Sojourn – living up to their name!
After hanging around Exmouth for a bit longer than we wanted, and reading numerous weather reports, we decided Monday was the day we were going to sea. Even if the wind was coming from exactly the same direction we wanted to go!
We got away at 7.30am and headed out of the protected marina and through the channel. The seas were very messy and Janey from Sojourn told us they could see us going over the waves and then just disappearing into a hole behind them. On board, we found that the waves, although small (1-2M) were really close together with an interval of no more than 5s (as opposed to 15s when we are in deep water) and we just kept dropping off them as they appeared to have no back to them.
The gulf is quite shallow and there is a lot of water flowing in and out with the tides and hence a lot of current. This, along with the wind coming from exactly the wrong direction made the going slow and it took us a full day to get to Serrurier. We pulled in just before sunset to join a tug, a dredge and two other cats – Sam and Sasha.
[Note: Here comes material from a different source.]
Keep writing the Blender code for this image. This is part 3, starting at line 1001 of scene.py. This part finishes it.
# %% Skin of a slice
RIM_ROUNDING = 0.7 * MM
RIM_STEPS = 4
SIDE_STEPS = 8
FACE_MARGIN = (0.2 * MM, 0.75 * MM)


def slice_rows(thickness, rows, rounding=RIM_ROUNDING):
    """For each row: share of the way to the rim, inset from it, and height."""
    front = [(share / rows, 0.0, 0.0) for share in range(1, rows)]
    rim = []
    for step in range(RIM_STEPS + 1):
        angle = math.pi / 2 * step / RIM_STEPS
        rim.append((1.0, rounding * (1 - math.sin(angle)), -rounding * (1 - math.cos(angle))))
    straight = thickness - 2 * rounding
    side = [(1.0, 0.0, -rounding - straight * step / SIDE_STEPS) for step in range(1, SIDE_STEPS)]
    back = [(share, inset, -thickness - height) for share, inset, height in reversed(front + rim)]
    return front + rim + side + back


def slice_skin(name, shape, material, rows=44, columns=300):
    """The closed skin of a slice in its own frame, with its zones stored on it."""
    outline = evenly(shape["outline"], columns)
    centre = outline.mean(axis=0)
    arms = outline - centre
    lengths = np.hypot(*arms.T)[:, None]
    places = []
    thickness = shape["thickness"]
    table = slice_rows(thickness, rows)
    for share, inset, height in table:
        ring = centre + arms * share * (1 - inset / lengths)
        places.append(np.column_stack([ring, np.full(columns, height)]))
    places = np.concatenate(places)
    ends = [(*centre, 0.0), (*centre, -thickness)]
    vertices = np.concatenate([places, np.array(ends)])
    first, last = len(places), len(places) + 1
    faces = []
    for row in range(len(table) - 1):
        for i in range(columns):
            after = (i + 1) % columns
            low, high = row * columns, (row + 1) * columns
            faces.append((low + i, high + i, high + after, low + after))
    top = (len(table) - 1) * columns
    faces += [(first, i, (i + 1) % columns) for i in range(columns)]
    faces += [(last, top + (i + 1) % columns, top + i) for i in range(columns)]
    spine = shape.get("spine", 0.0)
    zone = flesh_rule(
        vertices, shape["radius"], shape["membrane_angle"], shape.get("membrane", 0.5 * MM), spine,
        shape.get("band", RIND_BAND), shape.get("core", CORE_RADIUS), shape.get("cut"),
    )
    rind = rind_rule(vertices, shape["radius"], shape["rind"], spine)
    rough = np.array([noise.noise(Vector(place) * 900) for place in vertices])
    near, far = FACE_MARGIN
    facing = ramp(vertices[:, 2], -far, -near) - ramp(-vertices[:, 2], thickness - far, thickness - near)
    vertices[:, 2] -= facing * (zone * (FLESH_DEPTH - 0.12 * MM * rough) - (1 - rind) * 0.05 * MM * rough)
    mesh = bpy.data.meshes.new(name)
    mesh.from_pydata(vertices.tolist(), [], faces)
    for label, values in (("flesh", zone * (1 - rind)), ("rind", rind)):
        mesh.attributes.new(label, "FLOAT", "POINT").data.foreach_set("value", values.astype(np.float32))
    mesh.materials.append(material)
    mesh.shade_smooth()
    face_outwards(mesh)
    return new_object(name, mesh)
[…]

Sasha quite kindly got on the VHF and told us where best to anchor. Unfortunately they both left the next day before we had a chance to say hello.
Who Took This???
The trip to Serrurier turned out to be the roughest of our journey north so far and both trampolines were looking a bit worse for wear. In Exmouth, I’d got our the needle and thread – a nifty device Brad and Bec gave us years ago – and stitched up the tramps and replaced the lines that attached it, only to see the trip across to Serrurier completely rip the tramp to threads making my stitching job a complete waste of time. One new set of tramps on order from Barracudda Sails, to be delivered to Broome.
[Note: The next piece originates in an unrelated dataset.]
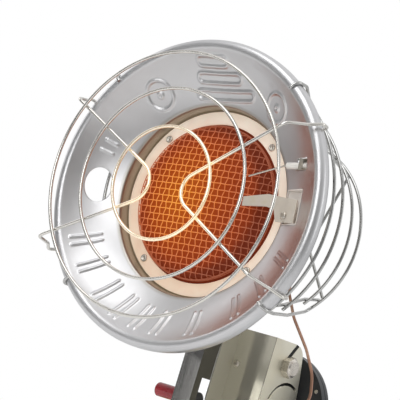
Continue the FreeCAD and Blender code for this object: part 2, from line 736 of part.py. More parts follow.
screws = [pan_screw(spot, num(strap_y + m), -1, 6.0) for spot in SCREW_SPOTS]
screws.append(pan_screw(WEB_SCREW, num(S.channel_front), 1, 14.0))
publish("pan_screws", fuse(*screws), "stand")

publish("side_bolt", fuse(hexagon("X", BOLT_AT, 11.0, S.channel_right, S.channel_right + 8.0),
                          cone("X", BOLT_AT, 9.0, 7.5, S.channel_right + 8.0,
                               S.channel_right + 10.0),
                          rod("X", BOLT_AT, 4.0, 42.0, S.channel_right),
                          hexagon("X", BOLT_AT, 8.0, S.channel_right - m - 6.0,
                                  S.channel_right - m)), "stand")

shelf = box(S.strap_left, 50.0, strap_y + m, 205.0, S.foot_level - 2.0, S.foot_level)
front_tab = box(S.strap_left, 7.2, strap_y + m, strap_y + m + 2.0, S.foot_level, -255.0)
rear_tab = box(12.0, 50.0, S.channel_front + m, S.channel_front + m + 2.0, S.foot_level, -255.0)
hook_front = box(-10.0, 30.0, 189.0, 191.0, -311.0, S.foot_level - 2.0)
hook_rear = box(-10.0, 30.0, 203.0, 205.0, -311.0, S.foot_level - 2.0)
CLAMP_AT = (10.0, -300.0)
clamp_boss = rod("Y", CLAMP_AT, 6.0, 205.0, 210.0)
tie_cuts = [rod("Y", (-2.0, TIE_LEVEL), 2.1, 90.0, 110.0),
            rod("Y", (31.0, TIE_LEVEL), 2.1, 148.0, 160.0),
            rod("Y", CLAMP_AT, S.run_gap + 3.0, 200.0, 212.0)]
publish("base_tie", cut(fuse(shelf, front_tab, rear_tab, hook_front, hook_rear, clamp_boss),
                        *tie_cuts), "stand")

bolts = []
for spot, face, back in (((-2.0, TIE_LEVEL), num(strap_y), num(strap_y + m) + 2.0),
                         ((31.0, TIE_LEVEL), num(S.channel_front),
                          num(S.channel_front + m) + 2.0)):
    bolts.append(fuse(hexagon("Y", spot, 4.0, face - 2.8, face),
                      rod("Y", spot, 2.0, face, back + 5.0)))
    bolts.append(cut(hexagon("Y", spot, 4.0, back, back + 3.2),
                     rod("Y", spot, 2.0, back - 1.0, back + 4.0)))
publish("tie_bolts", fuse(bolts[0], bolts[2]), "stand")
publish("tie_nuts", fuse(bolts[1], bolts[3]), "stand")

wings = fuse(box(-2.0, 22.0, 219.0, 222.0, -306.0, -294.0), rod("Y", CLAMP_AT, 5.0, 216.0, 225.0))
publish("clamp_screw", fuse(rod("Y", CLAMP_AT, 3.0, 196.0, 217.0), wings), "stand")

# ------------------------------------------------------- mixing tube, injector and valve

tube_points = [(S.tube_foot_x, S.tube_y, -158.0), (S.tube_foot_x, S.tube_y, -150.0),
               (TUBE_TOP[0], num(S.tube_y), TUBE_TOP[1]), (TUBE_TOP[0], 92.0, TUBE_TOP[1])]
tube_outer = bent(tube_points, [20.0, 20.0], S.tube_r)
tube_inner = bent(tube_points, [20.0, 20.0], S.tube_r - t)
publish("mixing_tube", cut(tube_outer, tube_inner), "stand")

injector_at = (S.tube_foot_x, S.tube_y)
publish("injector", fuse(hexagon("Z", injector_at, 8.5, -199.0, -185.0),
                         cone("Z", injector_at, 7.0, 4.5, -185.0, -166.0),
                         rod("Z", injector_at, 3.0, -166.0, -150.0)), "stand")

inlet_x = -2.0
body_parts = [rod("X", valve_at, S.valve_r, -52.0, 8.0),
              rod("Z", injector_at, 7.0, S.valve_level, -199.0),
              rod("Y", (inlet_x, S.valve_level), 5.5, S.tube_y, 156.0)]
PLUNGER_R = 3.1
plunger_bore = rod("X", valve_at, PLUNGER_R + 0.05, -60.0, -22.0)
publish("valve_body", cut(fuse(*body_parts), plunger_bore), "stand")
publish("valve_plunger", fuse(rod("X", valve_at, PLUNGER_R, -66.0, -30.0),
                              cone("X", valve_at, 8.0, 9.0, -74.0, -66.0)), "stand")
publish("valve_spring", fuse(coil("X", valve_at, 5.5, 0.6, -65.0, -52.7, 5)), "stand")
publish("magnet_unit", fuse(rod("X", valve_at, 9.5, 8.0, 22.0),
                            hexagon("X", valve_at, 9.5, 22.0, 27.0)), "stand")
publish("thermocouple_nut", fuse(hexagon("X", valve_at, 6.5, 27.0, 34.0),
                                 cone("X", valve_at, 4.5, 3.0, 34.0, 38.0)), "stand")

pipe_points = [(inlet_x, 156.0, S.valve_level), (inlet_x, S.pipe_y, S.valve_level),
               (inlet_x, S.pipe_y, -190.0)]
publish("gas_pipe", bent(pipe_points, 10.0, S.pipe_r), "stand")
nut_low = cut(hexagon("Y", (inlet_x, S.valve_level), 8.0, 156.0, 168.0),
              rod("Y", (inlet_x, S.valve_level), S.pipe_r, 150.0, 170.0))
nut_high = cut(hexagon("Z", (inlet_x, S.pipe_y), 8.0, -201.0, -190.0),
               rod("Z", (inlet_x, S.pipe_y), S.pipe_r, -205.0, -185.0))
publish("flare_nuts", fuse(nut_low, nut_high), "stand")

# ------------------------------------------------------- igniter button

publish("piezo_igniter", cut(rod("X", button_at, 8.6, -10.0, 7.0),
                             rod("X", button_at, S.button_r + S.run_gap, -12.0, 1.0)), "stand")
publish("red_button", fuse(rod("X", button_at, S.button_r, -42.4, -6.0),
                           cone("X", button_at, S.button_r - 1.2, S.button_r, -43.6, -42.4)),
        "stand")

# ------------------------------------------------------- regulator and tank connection

reg_at = (S.reg_x, S.reg_level)
mid = S.reg_mid
BOLT_CIRCLE = 52.5
flange_spots = [polar(BOLT_CIRCLE, 60.0 * k + 30.0, (num(S.reg_x), num(S.reg_level)))
                for k in range(6)]


def screw_holes(radius):
    return [rod("Y", spot, radius, 215.0, 245.0) for spot in flange_spots]


reg_body = fuse(rod("Y", reg_at, S.reg_body_r, 200.0, mid - 7.0),
                rod("Y", reg_at, S.reg_flange_r, mid - 7.0, mid),
                rod("Z", (inlet_x, S.pipe_y), 8.0, -190.0, -160.0),
                rod("Z", (S.inlet_x, S.pipe_y), 7.0, -215.0, -180.0),
                rod("Y", WEB_SCREW, 6.0, S.channel_front + m, mid - 6.0))
reg_room = [rod("Y", reg_at, 46.0, mid - 4.0, mid + 1.0), rod("Y", WEB_SCREW, 2.05, 150.0, 175.0)]
publish("regulator_body", cut(reg_body, *(reg_room + screw_holes(2.1))), "stand")
publish("regulator_diaphragm", cut(rod("Y", reg_at, S.reg_flange_r - 0.5, mid, mid + 0.8),
                                   *screw_holes(2.1)), "stand")
bonnet = fuse(rod("Y", reg_at, S.reg_flange_r, mid + 0.8, mid + 7.0),
              cone("Y", reg_at, 40.0, 22.0, mid + 7.0, mid + 29.0),
              rod("Y", reg_at, 9.0, mid + 29.0, mid + 43.0))
bonnet_room = cone("Y", reg_at, 42.0, 18.0, mid + 0.8, mid + 26.0)
bonnet_room_safe = common(bonnet_room, rod("Y", reg_at, 30.0, mid, mid + 27.0))
publish("regulator_bonnet", cut(bonnet, bonnet_room_safe, *screw_holes(2.1)), "stand")
publish("regulator_spring", fuse(coil("Y", reg_at, 10.0, 1.2, mid + 2.1, mid + 24.7, 5)),
        "stand")
reg_screws = []
for spot in flange_spots:
    reg_screws.append(fuse(hexagon("Y", spot, 3.9, mid + 7.0, mid + 10.0),
                           rod("Y", spot, 2.0, mid - 7.6, mid + 7.0)))
publish("regulator_screws", fuse(*reg_screws), "stand")
knob_face = mid + 29.3
knob_grips = [rod("Y", polar(26.0, 30.0 * k, (num(S.reg_x), num(S.reg_level))), 3.2,
                  knob_face - 1.0, knob_face + 21.0) for k in range(12)]
publish("regulator_knob", cut(rod("Y", reg_at, S.knob_r, knob_face, knob_face + 19.7),
                              rod("Y", reg_at, S.run_gap + 9.0, knob_face - 1.0,
                                  knob_face + 14.3), *knob_grips), "stand")

inlet_at = (S.inlet_x, S.inlet_level)
end = S.inlet_end
elbow = fuse(rod("Z", (S.inlet_x, S.pipe_y), 10.0, S.inlet_level - 10.0, -216.0),
             rod("Y", inlet_at, 10.0, S.pipe_y, 228.0))
publish("inlet_elbow", cut(elbow, rod("Z", (S.inlet_x, S.pipe_y), 6.0, -241.0, -200.0),
                           rod("Y", inlet_at, S.nipple_r, 218.0, 230.0)), "stand")
publish("tank_nipple", cut(fuse(rod("Y", inlet_at, S.nipple_r, 218.0, end - 14.0),
                                rod("Y", inlet_at, S.nose_r, end - 14.0, end)),
                           rod("Y", inlet_at, 2.5, 217.0, end + 1.0)), "stand")
NECK_R = 8.5
publish("tank_nut", cut(fuse(rod("Y", inlet_at, NECK_R, 236.0, end - 28.0),
                             rod("Y", inlet_at, S.nut_thread_r, end - 28.0, end - 14.3)),
                        rod("Y", inlet_at, S.nipple_r + S.run_gap, 230.0, end)), "stand")
wheel_mid = 250.0
spokes = []
for k in range(3):
    spoke = box(-3.0, 3.0, -2.5, 2.5, 10.0, 24.0)
    spin = FreeCAD.Rotation(V(0, 1, 0), 120.0 * k)
    base = FreeCAD.Placement(V(num(S.inlet_x), wheel_mid, num(S.inlet_level)), spin)
    spoke.Placement = base.multiply(FreeCAD.Placement(V(-3.0, -2.5, 10.0), FreeCAD.Rotation()))
    spokes.append(spoke)
wheel = fuse(hoop((S.inlet_x, wheel_mid, S.inlet_level), 24.0, 4.0, axis="Y"),
             rod("Y", inlet_at, 13.0, 244.0, 256.0), *spokes)
publish("hand_wheel", cut(wheel, rod("Y", inlet_at, NECK_R, 240.0, 260.0)), "stand")

# ------------------------------------------------------------------- the two leads

sensor_end = to_stand(SENSOR[0], SENSOR[1], -45.0)
copper_route = [sensor_end, (sensor_end[0], 56.0, sensor_end[2]), (76.0, 112.0, -58.0),
                (68.5, 146.0, -79.0), (73.5, 177.0, -104.0), (79.5, 192.0, -126.0),
                (85.0, 191.0, -146.0), (84.0, 184.0, -176.0), (66.0, 150.0, -211.0),
                (50.0, 138.0, S.valve_level), (38.0, 138.0, S.valve_level)]
publish("thermocouple_lead", bent(copper_route, [8, 30, 30, 30, 25, 25, 20, 16, 10],
                                  S.lead_r), "stand")

ignition_end = to_stand(*electrode_path[0])
piezo_top = num(S.button_level) + 8.6
ignition_route = [(-3.0, 119.0, piezo_top), (-3.0, 119.0, -160.0), (-3.0, 114.0, -140.0),
                  (-3.0, 114.0, -71.0), (45.0, 114.0, -66.0), (88.0, 108.0, -12.0),
                  (106.0, 78.0, 38.0), (121.5, 42.0, 52.0),
                  (ignition_end[0] + 9.0, 27.0, ignition_end[2] + 1.0), ignition_end]
publish("ignition_lead", bent(ignition_route, [10, 10, 8, 16, 20, 20, 10, 5], S.ignition_r),
        "stand")

# ------------------------------------------------------------------- check and write

DOC.recompute()
problems = []
for thing in DOC.Objects:
    if "Invalid" in thing.State or "Error" in thing.State:
        problems.append("%s (%s): %s" % (thing.Name, thing.Label, thing.State))
for name, thing in PUBLISHED:
    shape = thing.Shape
    if shape.isNull() or not shape.isValid():
        problems.append("%s has no valid shape" % name)
    elif not shape.Solids:
        problems.append("%s has no solid" % name)
if problems:
    raise RuntimeError("; ".join(problems))

os.makedirs("parts", exist_ok=True)
for name, thing in PUBLISHED:
    thing.Shape.exportStep("parts/%s.step" % name)
    b = thing.Shape.BoundBox
    print("%-22s %d solid(s) %9.1f mm3  x %.1f..%.1f y %.1f..%.1f z %.1f..%.1f" % (
        name, len(thing.Shape.Solids), thing.Shape.Volume, b.XMin, b.XMax, b.YMin, b.YMax,
        b.ZMin, b.ZMax))
print("cord radii mm: thermocouple_lead %.2f, ignition_lead %.2f" % (
    num(S.lead_r), num(S.ignition_r)))
print("%d nodes written" % len(PUBLISHED))
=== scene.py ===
# Tank-top radiant heater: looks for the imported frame, in metres, on the same axes.
import json
import math

import bmesh
import bpy
import numpy as np
from mathutils import Matrix, Vector

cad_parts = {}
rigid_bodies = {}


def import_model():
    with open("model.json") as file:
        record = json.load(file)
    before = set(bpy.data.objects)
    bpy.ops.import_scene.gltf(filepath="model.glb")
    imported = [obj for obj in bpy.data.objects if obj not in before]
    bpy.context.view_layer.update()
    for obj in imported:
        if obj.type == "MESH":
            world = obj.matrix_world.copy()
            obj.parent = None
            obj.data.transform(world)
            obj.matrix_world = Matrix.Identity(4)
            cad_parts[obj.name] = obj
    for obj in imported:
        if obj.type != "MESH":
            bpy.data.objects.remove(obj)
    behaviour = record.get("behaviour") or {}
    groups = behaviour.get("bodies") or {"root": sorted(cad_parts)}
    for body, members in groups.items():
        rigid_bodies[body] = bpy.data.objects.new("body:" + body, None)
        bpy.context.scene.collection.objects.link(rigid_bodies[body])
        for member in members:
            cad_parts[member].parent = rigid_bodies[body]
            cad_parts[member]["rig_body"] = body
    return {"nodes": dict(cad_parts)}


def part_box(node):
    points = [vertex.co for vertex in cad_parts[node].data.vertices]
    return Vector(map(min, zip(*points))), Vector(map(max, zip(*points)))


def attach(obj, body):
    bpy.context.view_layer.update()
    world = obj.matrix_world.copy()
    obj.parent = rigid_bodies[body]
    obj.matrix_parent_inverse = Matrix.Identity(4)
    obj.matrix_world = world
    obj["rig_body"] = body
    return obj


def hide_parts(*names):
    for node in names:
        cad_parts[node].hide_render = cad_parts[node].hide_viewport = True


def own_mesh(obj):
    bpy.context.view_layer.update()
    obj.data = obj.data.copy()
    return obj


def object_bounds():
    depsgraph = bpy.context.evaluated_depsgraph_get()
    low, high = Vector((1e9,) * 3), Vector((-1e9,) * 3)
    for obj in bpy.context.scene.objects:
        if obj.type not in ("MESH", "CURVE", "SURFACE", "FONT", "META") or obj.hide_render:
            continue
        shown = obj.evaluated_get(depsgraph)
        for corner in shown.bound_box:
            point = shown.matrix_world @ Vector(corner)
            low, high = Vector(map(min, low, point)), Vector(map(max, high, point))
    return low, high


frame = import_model()
cad_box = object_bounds()
nodes = frame["nodes"]
MM = 0.001
# how a distance weighs the three axes: along X only, from the head's axis, or all alike
ALONG_X = (1.0, 0.0, 0.0)
FROM_AXIS = (1.0, 0.0, 1.0)
EVENLY = (1.0, 1.0, 1.0)

# ------------------------------------------------------------- the head's own axes

flange_low, flange_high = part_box("burner_flange")
HEAD_X = (flange_low.x + flange_high.x) / 2.0
HEAD_Z = (flange_low.z + flange_high.z) / 2.0
RIM_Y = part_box("reflector")[0].y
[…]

After a good night’s sleep where everyone slept really soundly – amazing how a rough trip can take it out of you even though you end up doing not much at all – Michael, Elaine, Anthony and Kate decided a walk was in order and proceeded to do Burke and Wills proud by walking around the top end of the island. I on the other hand, had some stuff to do on the boat, so I paddled over to the beach much later and walked around the bottom end of the island – still a good 30 minute walk – and they still weren’t back when I go back from my walk. Kate got herself a nice set of blisters and Elaine went out in support so Michael and Anthony needed to backtrack in the dingy to pick them up. The rest of the day (afternoon) was spent snorkelling around the southern end looking for those elusive crays – Crays 1, Camelot 0.
Next day the wind had dropped right off and it was one of those magical days. Out came the stand up board and I showed Anthony how easy it was; and then Anthony showed me how difficult it was. In fairness to Anthony (did I just write that!), he could have done with a slightly bigger board.
Then more snorkelling and cray stalking. This time Anthony decided to mine for crays. I found his shifting boulders and rocks, one after the other, as he pursued one particular cray. Crays 2, Camelot 0. But the snorkelling was good – the water was nice and clear and the fish life plentiful. As Michael, Anthony and I all snorkelled, Kate and Elaine took to the beach for some sketching and photography.
Sojourn, having waited for decent weather, rocked up in early afternoon after a 5 hour motor (as opposed to our 10 hour tack-a-thon) and we shared a cup of coffee and bid our farewells as we left for an overnight sail at 5pm to the Montebello’s.